Officials in Gibraltar have accused Spain of causing long traffic jams and delays as the diplomatic row rumbles on over the British territory.
Gibraltar has emerged as a sore point between Spain and Britain as negotiations start to take place over Brexit.
Deputy Chief Minister Joseph Garcia complained of traffic building up on Wednesday (5 April) towards the border of the rocky British outcrop at Spain's southern tip.
"The latest action of Spain is obviously and clearly a response to the latest political climate," Mr Garcia said. "It is what they've always done but certainly it is totally and absolutely unacceptable."
He added: "We have been told that the police officers deployed at the border, the Policia Nacional, are not the ones that are here normally. They don't quite understand how they need to conduct the checks at the border."

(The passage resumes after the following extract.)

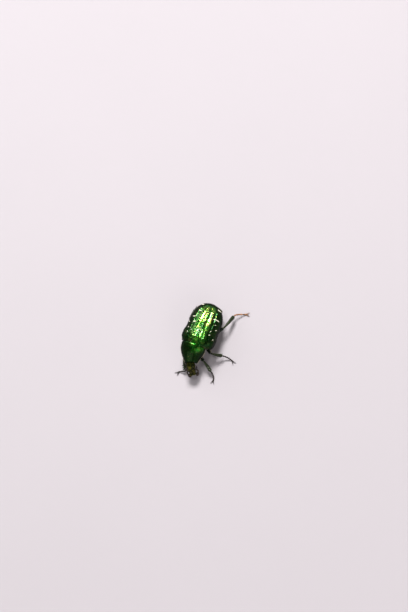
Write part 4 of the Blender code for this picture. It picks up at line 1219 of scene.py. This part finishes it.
def make_mouth():
    """Labrum, jaws, the brush-bearing lobes, lip and the two pairs of palps under the clypeus."""
    places = np.linspace(1.2, 2.82, 40)[:, None]
    share = (places - places[0]) / (places[-1] - places[0])
    ends = np.maximum(domed(share, 0.05, 0.16), 0.2)
    half = (0.66 - 0.21 * share) * ends
    deep = 0.56 * np.sin(math.pi * (0.22 + 0.62 * share)) * ends
    top = -smooth(HEAD_STATIONS, places)[2] - 0.02
    turns = circle(60)
    side = half * np.sin(turns)
    rings = head_point(side, places, top - deep / 2 + deep / 2 * np.cos(turns))
    relief = 0.015 * value_noise(rings, 0.3, 92) - 0.03 * pits(rings, 0.24, 0.07, 91, 0.7)
    relief -= 0.05 * bell(side, 0, 0.05) + 0.06 * bell(np.abs(side), 0.42, 0.05)
    forms = [relief_form(rings, relief)]
    forms.append(ellipsoid_form(head_point(*LABRUM_PLACE), LABRUM_RADII, 24, 40, HEAD_AXES))
    sizes = np.interp(np.linspace(0, 1, 16), [0, 0.4, 0.8, 1], [0.32, 0.34, 0.22, 0.06])
    for sign in (-1, 1):
        forms.append(tube(smooth_path(head_points(sign, JAW), 16), sizes, sizes * 0.7, HEAD_UP, 16))
        root, bend, tip = head_points(sign, PALP)
        palp = smooth_path([root, bend + (root - bend) * 0.2, bend, tip], 60)
        lower = smooth_path(head_points(sign, LOWER_PALP), 20)
        for route, sides, rows, joints in ((palp, 16, 12, PALP_JOINTS), (lower, 12, 9, LOWER_PALP_JOINTS)):
            for first, last, radius in joints:
                radii = (radius * 0.75, radius, radius * 0.8)
                forms.append(segment_form(route[first], route[last], radii, HEAD_UP, sides, rows))
    piece("mouth", joined(forms), MOUTH, ["mouthparts"])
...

Police in the territory known as The Rock, which is home to 32,000 people, tweeted: "All those driving toward Spain should expect long delays."
Some 10,000 people cross from Spain to Gibraltar to work every day, with the outcrop dependent on the small land border for trade and tourism.
"Spain has used traffic jams as a political weapon against Gibraltar since the day the border opened," Garcia charged.
He noted that there were similar scenes at the frontier in 2013 when, during a diplomatic row, Madrid doubled its border controls until the European Commission stepped in to calm the situation.
The latest tensions emerged when the European Union said that Spain should have a veto on extending any trade deal to Gibraltar after Britain leaves the EU.
London and Madrid have had a long and bitter dispute over Gibraltar, which has been a British territory for more than 300 years.